## Written instruction
Take the data below and copy exactly the lines starting at the one with "for node in" and finishing at the one with "low, high = Vector((1e9,)", both included.

Modeling code records
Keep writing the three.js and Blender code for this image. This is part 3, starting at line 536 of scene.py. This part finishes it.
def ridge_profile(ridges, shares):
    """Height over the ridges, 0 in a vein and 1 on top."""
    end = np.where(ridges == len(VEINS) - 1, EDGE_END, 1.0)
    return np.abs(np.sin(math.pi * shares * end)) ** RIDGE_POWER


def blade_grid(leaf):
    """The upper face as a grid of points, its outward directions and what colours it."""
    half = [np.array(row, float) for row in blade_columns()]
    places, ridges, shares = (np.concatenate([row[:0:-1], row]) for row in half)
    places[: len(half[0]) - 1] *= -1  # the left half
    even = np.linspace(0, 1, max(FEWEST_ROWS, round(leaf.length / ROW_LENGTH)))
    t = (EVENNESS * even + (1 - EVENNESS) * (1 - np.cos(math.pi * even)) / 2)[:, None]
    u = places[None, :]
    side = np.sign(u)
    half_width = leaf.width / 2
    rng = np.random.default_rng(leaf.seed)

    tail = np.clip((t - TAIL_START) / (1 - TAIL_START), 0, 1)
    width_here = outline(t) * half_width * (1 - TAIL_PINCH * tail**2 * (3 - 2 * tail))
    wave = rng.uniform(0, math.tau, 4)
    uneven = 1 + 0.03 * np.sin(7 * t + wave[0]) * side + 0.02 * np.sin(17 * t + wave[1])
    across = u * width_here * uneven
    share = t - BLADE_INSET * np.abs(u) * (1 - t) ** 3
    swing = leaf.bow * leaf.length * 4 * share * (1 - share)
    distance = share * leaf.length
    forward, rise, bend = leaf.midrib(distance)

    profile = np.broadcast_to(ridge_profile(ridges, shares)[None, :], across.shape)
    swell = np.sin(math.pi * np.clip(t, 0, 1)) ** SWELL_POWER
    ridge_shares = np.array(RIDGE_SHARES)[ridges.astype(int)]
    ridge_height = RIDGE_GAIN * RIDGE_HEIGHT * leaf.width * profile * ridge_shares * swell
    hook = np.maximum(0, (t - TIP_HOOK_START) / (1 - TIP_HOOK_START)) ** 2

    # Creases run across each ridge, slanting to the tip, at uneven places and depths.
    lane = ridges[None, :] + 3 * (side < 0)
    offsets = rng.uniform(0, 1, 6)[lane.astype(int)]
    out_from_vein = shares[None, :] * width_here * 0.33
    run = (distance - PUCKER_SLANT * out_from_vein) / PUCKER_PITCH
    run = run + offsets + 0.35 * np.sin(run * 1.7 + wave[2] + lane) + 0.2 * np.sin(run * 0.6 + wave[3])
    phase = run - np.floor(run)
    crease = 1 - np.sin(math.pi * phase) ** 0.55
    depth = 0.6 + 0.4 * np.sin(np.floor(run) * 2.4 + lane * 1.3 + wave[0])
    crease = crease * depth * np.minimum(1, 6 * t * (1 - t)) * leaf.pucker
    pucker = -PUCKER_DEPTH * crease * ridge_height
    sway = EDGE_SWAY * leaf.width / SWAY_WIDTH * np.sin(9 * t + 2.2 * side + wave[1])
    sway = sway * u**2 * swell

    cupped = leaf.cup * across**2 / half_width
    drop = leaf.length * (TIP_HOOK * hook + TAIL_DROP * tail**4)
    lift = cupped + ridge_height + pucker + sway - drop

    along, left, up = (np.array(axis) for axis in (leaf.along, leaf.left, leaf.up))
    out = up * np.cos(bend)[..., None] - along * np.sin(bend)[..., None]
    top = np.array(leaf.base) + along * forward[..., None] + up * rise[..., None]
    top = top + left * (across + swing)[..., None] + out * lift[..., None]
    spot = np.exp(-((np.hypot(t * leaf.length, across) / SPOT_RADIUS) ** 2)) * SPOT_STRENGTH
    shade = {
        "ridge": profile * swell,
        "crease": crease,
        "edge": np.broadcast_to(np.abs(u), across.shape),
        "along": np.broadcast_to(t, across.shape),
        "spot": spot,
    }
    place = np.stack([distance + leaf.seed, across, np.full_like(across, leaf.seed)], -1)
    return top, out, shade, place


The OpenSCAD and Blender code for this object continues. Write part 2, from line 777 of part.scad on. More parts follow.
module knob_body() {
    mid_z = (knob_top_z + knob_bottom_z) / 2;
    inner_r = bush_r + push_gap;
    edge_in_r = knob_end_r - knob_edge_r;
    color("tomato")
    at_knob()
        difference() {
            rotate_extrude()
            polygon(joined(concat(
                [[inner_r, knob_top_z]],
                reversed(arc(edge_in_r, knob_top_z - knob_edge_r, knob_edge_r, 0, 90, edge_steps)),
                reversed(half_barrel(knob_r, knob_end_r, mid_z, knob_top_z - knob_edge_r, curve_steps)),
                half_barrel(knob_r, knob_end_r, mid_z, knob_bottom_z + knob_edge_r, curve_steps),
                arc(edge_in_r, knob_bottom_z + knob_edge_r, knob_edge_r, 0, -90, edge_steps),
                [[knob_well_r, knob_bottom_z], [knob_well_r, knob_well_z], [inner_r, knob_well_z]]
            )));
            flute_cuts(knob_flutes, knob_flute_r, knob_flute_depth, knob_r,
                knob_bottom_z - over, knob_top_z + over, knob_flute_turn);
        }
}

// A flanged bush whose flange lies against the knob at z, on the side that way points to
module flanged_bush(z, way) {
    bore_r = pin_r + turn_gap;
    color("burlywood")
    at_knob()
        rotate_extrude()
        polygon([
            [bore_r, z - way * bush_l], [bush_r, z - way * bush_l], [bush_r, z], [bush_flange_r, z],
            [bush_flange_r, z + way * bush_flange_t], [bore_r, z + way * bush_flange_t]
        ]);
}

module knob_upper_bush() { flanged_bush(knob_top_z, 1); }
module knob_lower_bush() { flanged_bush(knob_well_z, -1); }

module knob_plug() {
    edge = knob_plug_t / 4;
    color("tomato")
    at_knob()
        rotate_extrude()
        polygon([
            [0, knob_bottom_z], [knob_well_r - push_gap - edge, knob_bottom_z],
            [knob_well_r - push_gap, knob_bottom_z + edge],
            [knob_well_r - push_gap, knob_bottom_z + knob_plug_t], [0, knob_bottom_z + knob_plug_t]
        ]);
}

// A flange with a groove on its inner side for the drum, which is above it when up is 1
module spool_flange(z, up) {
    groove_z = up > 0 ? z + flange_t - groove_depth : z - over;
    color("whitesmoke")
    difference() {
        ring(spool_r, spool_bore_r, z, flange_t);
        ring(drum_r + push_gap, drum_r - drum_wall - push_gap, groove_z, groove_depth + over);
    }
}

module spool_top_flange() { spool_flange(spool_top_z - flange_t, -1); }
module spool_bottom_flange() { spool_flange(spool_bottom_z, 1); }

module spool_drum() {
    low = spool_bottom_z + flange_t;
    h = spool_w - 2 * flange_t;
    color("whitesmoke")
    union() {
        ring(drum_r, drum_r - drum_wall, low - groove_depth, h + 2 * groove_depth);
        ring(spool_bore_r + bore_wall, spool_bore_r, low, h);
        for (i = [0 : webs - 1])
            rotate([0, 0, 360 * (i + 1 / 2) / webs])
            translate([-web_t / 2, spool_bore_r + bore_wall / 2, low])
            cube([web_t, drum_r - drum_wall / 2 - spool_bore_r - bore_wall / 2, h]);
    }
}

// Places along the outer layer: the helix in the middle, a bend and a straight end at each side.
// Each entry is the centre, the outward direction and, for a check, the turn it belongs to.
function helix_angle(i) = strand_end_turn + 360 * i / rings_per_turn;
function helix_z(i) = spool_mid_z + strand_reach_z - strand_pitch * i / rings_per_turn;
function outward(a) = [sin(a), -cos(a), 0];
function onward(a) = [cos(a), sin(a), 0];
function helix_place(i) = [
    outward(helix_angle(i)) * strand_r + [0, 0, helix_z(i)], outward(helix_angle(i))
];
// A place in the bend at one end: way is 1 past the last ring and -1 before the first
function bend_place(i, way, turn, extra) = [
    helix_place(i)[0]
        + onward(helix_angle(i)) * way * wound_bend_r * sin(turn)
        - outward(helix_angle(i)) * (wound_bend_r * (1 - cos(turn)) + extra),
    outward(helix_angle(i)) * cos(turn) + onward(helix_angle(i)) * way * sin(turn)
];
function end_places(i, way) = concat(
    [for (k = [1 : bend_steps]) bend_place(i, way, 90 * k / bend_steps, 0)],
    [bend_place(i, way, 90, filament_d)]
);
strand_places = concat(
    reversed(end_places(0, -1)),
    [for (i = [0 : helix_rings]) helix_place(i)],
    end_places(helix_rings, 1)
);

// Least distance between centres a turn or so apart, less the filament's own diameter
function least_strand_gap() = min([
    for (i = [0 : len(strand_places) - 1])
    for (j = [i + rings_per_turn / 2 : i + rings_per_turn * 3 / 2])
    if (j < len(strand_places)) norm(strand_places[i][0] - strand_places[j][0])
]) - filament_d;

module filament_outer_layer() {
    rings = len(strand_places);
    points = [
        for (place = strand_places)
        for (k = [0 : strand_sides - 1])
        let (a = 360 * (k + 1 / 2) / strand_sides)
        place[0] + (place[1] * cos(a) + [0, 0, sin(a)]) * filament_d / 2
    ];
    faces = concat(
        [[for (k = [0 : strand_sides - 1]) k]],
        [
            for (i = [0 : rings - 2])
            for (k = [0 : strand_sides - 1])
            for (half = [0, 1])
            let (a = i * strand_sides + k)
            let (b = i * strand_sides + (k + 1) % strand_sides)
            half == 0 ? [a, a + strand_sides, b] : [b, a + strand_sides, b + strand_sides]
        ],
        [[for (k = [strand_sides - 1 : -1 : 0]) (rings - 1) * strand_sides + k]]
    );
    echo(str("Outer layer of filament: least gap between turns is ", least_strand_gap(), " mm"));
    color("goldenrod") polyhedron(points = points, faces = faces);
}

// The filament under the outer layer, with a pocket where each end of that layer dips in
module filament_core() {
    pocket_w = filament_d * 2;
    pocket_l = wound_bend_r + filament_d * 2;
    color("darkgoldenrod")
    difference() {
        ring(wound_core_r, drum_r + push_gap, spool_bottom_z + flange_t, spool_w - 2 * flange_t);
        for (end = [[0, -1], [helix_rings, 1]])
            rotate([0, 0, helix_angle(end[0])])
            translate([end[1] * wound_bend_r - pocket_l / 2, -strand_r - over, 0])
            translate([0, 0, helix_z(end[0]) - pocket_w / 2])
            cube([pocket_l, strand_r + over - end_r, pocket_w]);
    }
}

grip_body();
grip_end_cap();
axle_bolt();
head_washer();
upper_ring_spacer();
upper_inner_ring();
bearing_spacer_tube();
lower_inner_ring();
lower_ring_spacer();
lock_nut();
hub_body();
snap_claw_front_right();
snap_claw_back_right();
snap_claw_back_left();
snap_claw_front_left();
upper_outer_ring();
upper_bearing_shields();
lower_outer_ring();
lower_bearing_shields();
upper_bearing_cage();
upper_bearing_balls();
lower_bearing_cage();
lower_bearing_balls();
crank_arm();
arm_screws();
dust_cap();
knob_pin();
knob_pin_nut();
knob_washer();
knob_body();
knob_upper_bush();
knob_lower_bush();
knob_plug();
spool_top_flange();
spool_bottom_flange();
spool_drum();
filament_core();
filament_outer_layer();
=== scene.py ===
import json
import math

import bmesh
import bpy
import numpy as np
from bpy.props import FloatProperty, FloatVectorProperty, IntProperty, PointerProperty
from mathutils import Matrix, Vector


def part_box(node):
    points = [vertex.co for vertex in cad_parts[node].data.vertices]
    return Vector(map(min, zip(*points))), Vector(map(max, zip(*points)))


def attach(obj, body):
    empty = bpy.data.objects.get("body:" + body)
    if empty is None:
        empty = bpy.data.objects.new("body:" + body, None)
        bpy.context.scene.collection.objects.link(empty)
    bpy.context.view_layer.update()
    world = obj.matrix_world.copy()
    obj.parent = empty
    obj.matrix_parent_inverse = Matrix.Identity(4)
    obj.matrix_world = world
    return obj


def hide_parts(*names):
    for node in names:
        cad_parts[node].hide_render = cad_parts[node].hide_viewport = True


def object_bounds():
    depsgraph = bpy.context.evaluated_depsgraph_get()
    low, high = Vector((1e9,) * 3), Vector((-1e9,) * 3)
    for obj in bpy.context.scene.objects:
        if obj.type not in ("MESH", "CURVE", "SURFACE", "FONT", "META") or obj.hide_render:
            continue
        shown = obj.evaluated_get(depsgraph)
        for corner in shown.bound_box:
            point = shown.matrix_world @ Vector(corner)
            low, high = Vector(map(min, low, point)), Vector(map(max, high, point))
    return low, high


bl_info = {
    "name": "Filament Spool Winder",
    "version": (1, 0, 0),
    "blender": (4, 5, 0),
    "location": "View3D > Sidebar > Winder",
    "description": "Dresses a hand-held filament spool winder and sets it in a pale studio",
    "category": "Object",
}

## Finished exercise
    for node in names:
        cad_parts[node].hide_render = cad_parts[node].hide_viewport = True


def object_bounds():
    depsgraph = bpy.context.evaluated_depsgraph_get()
    low, high = Vector((1e9,) * 3), Vector((-1e9,) * 3)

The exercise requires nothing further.